Le Monstre de la mémoire

Devenu malgré lui spécialiste de la Shoah et guide des groupes de jeunes Israéliens venus faire leur devoir de mémoire à Auschwitz ou Sobibor, un historien attaché au Yad Vashem doit souvent délaisser femme et enfant pour refaire inlassablement le tour des camps d’extermination, et répéter sans faillir les détails sidérants et effroyables de l’élimination systématique de six millions de victimes, juives pour la plupart. Sous forme épistolaire, ledit historien écrivant au directeur de l’Institut international pour la mémoire de la Shoah à Jérusalem, l’avocat et écrivain Yishaï Sarid montre à la fois comment l’Holocauste devint pour Israël comme un immense tombeau sur lequel la nation serait en partie bâtie, comment la répétition de ces visites finit par nuire à l’équilibre mental de son personnage de nouveau gardien de la mémoire, et comment l’efficacité mortifère des bourreaux peut susciter une fascination malsaine, mais réelle, chez les descendants des victimes.
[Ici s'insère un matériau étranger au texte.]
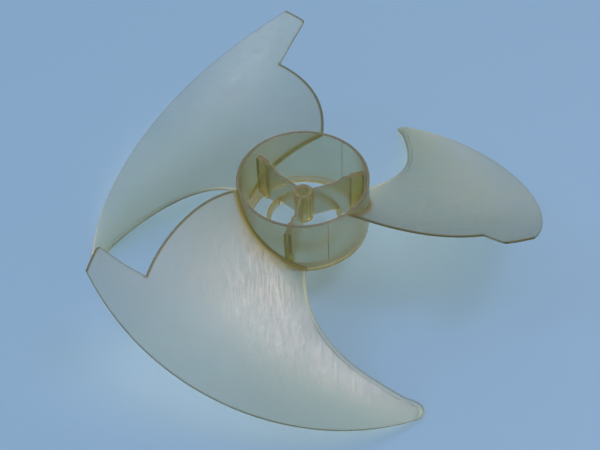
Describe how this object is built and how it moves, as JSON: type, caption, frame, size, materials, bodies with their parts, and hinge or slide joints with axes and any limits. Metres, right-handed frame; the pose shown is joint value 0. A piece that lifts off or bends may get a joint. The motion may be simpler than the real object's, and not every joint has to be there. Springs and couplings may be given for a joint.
{
  "type": "axial fan blade",
  "caption": "Moulded axial fan wheel in translucent plastic: wide swept, cambered blades round an open cup-shaped hub with a ribbed shaft boss.",
  "frame": {"origin": "on the shaft axis, level with the underside of the hub", "axes": "+Z along the shaft axis, towards the open end of the hub; blade_1 lies between the -X and -Y sides"},
  "size_m": [0.4213, 0.4236, 0.1357],
  "materials": {
    "hub_plastic": "clear yellowish styrene plastic, polished",
    "boss_plastic": "clear yellowish styrene plastic, thick",
    "rib_plastic": "clear yellowish styrene plastic, polished",
    "post_plastic": "clear yellowish styrene plastic, thick",
    "blade_plastic": "frosted translucent styrene plastic"
  },
  "bodies": {
    "root": {"hub_wall_1": "hub_plastic", "hub_wall_2": "hub_plastic", "hub_wall_3": "hub_plastic", "hub_lip": "hub_plastic", "inner_ring": "hub_plastic", "shaft_boss": "boss_plastic", "hub_rib_1": "rib_plastic", "hub_rib_2": "rib_plastic", "hub_rib_3": "rib_plastic", "balance_post_1": "post_plastic", "balance_post_2": "post_plastic", "balance_post_3": "post_plastic", "blade_1": "blade_plastic", "blade_2": "blade_plastic", "blade_3": "blade_plastic"}
  },
  "joints": []
}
Avec au bout du compte un constat amer, mais sans équivoque et dénué d’angélisme dressé par l’auteur: la violence, parfois meurtrière, d’un peuple vis-à-vis d’un autre parait inéluctable quand il s’agit de sa survie, surtout après les atrocités subies par le premier.

de Yishaï Sarid, éditions Actes Sud, traduit de l’hébreu par Laurence Sendrowicz, 116 pages.